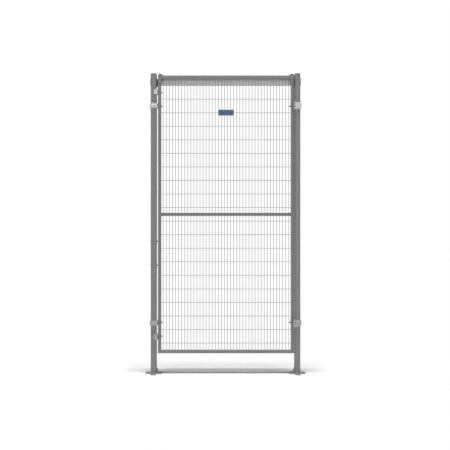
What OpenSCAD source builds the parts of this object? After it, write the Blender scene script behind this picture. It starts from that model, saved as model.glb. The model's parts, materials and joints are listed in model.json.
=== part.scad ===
// Wire mesh door in a two-post portal, machine-guard type.
// Millimetres. Origin on the floor, midway between the posts. The front is towards -Y.

/* [Portal] */
// Width over the outer faces of the two posts
portal_w = 1100; // [1000:10:1300]
// Width of a post tube, left to right
post_w = 40; // [40:5:50]
// Depth of a post tube, front to back
post_d = 60; // [60:5:70]
// Wall of a post tube
post_wall = 2; // [1.5:0.5:3]
// Height of the post tube's top above the floor
post_top = 2208; // [2208:1:2260]

/* [Base plates] */
// Thickness of the cross-shaped base plate
base_t = 8; // [6:1:10]
// Reach of the base plate's side arms, end to end
base_x = 118; // [110:2:130]
// Reach of the base plate's front and back arms, end to end
base_y = 120; // [116:2:130]
// Width of each arm
arm_w = 42; // [40:1:46]
// Diameter of an anchor hole
anchor_d = 12; // [10:1:14]
// Diameter of the circle that the anchor holes lie on
anchor_pcd = 90; // [88:1:92]

/* [Door leaf] */
// Width of the leaf
leaf_w = 1004; // [900:1:1005]
// Height of the leaf
leaf_h = 2050; // [2050:10:2060]
// Gap between the floor and the leaf
leaf_lift = 150; // [140:5:160]
// Gap between the leaf and the post on the hinge side
hinge_gap = 4.5; // [4.5:0.5:6]
// Side of the square frame tube
tube = 23; // [20:1:24]
// Wall of the frame tube
tube_wall = 1.5; // [1:0.25:2]
// Depth of the middle rail, which lies behind the mesh
mid_rail_d = 14; // [12:1:14]

/* [Mesh] */
// Diameter of the wires
wire_d = 3; // [2.5:0.5:3]
// Pitch of the upright wires
upright_pitch = 22.6; // [20:0.1:24]
// Number of upright wires
upright_count = 42; // [30:1:42]
// Pitch of the cross wires
cross_pitch = 100; // [90:5:105]
// Number of cross wires
cross_count = 20; // [16:1:20]

/* [Fittings] */
// Height of the hinges and catches above and below the leaf's centre
hinge_offset = 799; // [700:1:820]
// Height of the stops above and below the leaf's centre
stop_offset = 900; // [880:1:940]
// Height of the hinge knuckles, all three together
hinge_h = 58; // [54:1:64]
// Outer radius of a hinge knuckle
knuckle_r = 7; // [6.5:0.5:7]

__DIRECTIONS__
Extract the full listing above without altering anything.

__OUTPUT FOR THIS EXERCISE__
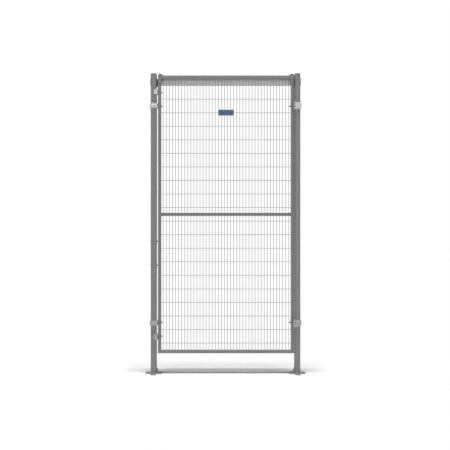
What OpenSCAD source builds the parts of this object? After it, write the Blender scene script behind this picture. It starts from that model, saved as model.glb. The model's parts, materials and joints are listed in model.json.
=== part.scad ===
// Wire mesh door in a two-post portal, machine-guard type.
// Millimetres. Origin on the floor, midway between the posts. The front is towards -Y.

/* [Portal] */
// Width over the outer faces of the two posts
portal_w = 1100; // [1000:10:1300]
// Width of a post tube, left to right
post_w = 40; // [40:5:50]
// Depth of a post tube, front to back
post_d = 60; // [60:5:70]
// Wall of a post tube
post_wall = 2; // [1.5:0.5:3]
// Height of the post tube's top above the floor
post_top = 2208; // [2208:1:2260]

/* [Base plates] */
// Thickness of the cross-shaped base plate
base_t = 8; // [6:1:10]
// Reach of the base plate's side arms, end to end
base_x = 118; // [110:2:130]
// Reach of the base plate's front and back arms, end to end
base_y = 120; // [116:2:130]
// Width of each arm
arm_w = 42; // [40:1:46]
// Diameter of an anchor hole
anchor_d = 12; // [10:1:14]
// Diameter of the circle that the anchor holes lie on
anchor_pcd = 90; // [88:1:92]

/* [Door leaf] */
// Width of the leaf
leaf_w = 1004; // [900:1:1005]
// Height of the leaf
leaf_h = 2050; // [2050:10:2060]
// Gap between the floor and the leaf
leaf_lift = 150; // [140:5:160]
// Gap between the leaf and the post on the hinge side
hinge_gap = 4.5; // [4.5:0.5:6]
// Side of the square frame tube
tube = 23; // [20:1:24]
// Wall of the frame tube
tube_wall = 1.5; // [1:0.25:2]
// Depth of the middle rail, which lies behind the mesh
mid_rail_d = 14; // [12:1:14]

/* [Mesh] */
// Diameter of the wires
wire_d = 3; // [2.5:0.5:3]
// Pitch of the upright wires
upright_pitch = 22.6; // [20:0.1:24]
// Number of upright wires
upright_count = 42; // [30:1:42]
// Pitch of the cross wires
cross_pitch = 100; // [90:5:105]
// Number of cross wires
cross_count = 20; // [16:1:20]

/* [Fittings] */
// Height of the hinges and catches above and below the leaf's centre
hinge_offset = 799; // [700:1:820]
// Height of the stops above and below the leaf's centre
stop_offset = 900; // [880:1:940]
// Height of the hinge knuckles, all three together
hinge_h = 58; // [54:1:64]
// Outer radius of a hinge knuckle
knuckle_r = 7; // [6.5:0.5:7]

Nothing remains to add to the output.